Overcoming the Transport Limitations of Photopolymer-Derived Architected Carbon

Photopolymer derived carbon grows in popularity, yet the range in available feature sizes is limited. Herein, the focus is on expanding the field to low surface to volume ratio (SVR) structures. A high temperature acrylic photopolymerizable precursor with FTIR and DSC is described and a thermal inert-gas treatment is developed for producing architected carbon in the mm scale with SVR of 1.38×10⁻³ µm⁻¹. Based on thermogravimetric analysis and mass spectrometry, two thermal regimes with activation energies of ≈79 and 169 kJ mol⁻¹ are distinguished, which is reasoned with mechanisms during the polymer's morphologic conversion between 300 and 500 °C. The temperature range of the major dimensional shrinkage (300–440 °C, 50%) does not match the range of the largest alteration in elemental composition (440–600 °C, O/C 0.25–0.087%).
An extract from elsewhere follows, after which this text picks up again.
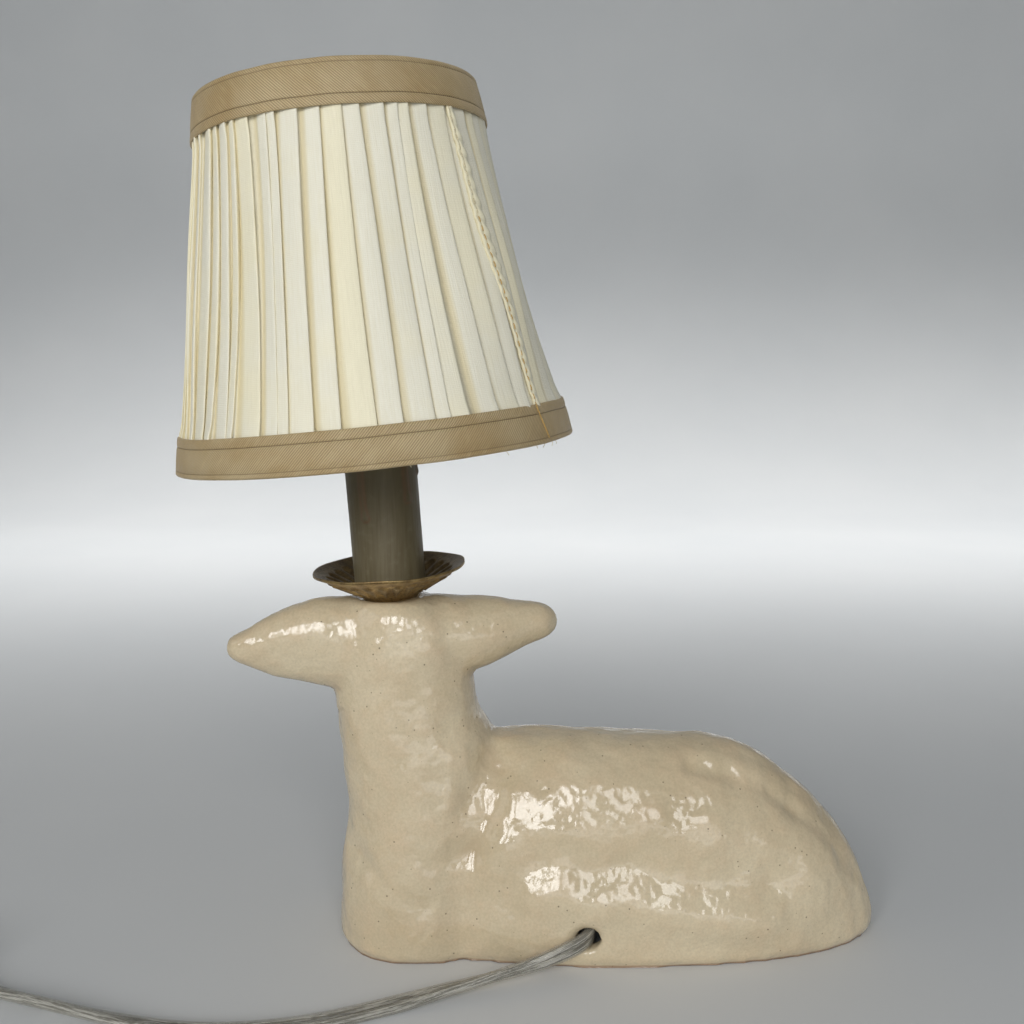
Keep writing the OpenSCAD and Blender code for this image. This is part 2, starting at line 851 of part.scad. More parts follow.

The insights lead to an optimized thermal treatment with an initial ramp (2 °C min⁻¹ to 350 °C), isothermal hold (14 h), post hold ramp (0.5 °C min⁻¹ to 440 °C) and final ramp (10 °C min⁻¹ to 1000 °C). The resulting carbon structures are dimensionally stable, non-porous at the µm scale, and comprise an unprecedented variation in feature sizes (from mm to µm scale). The findings shall advance architected carbon to industrially relevant scales.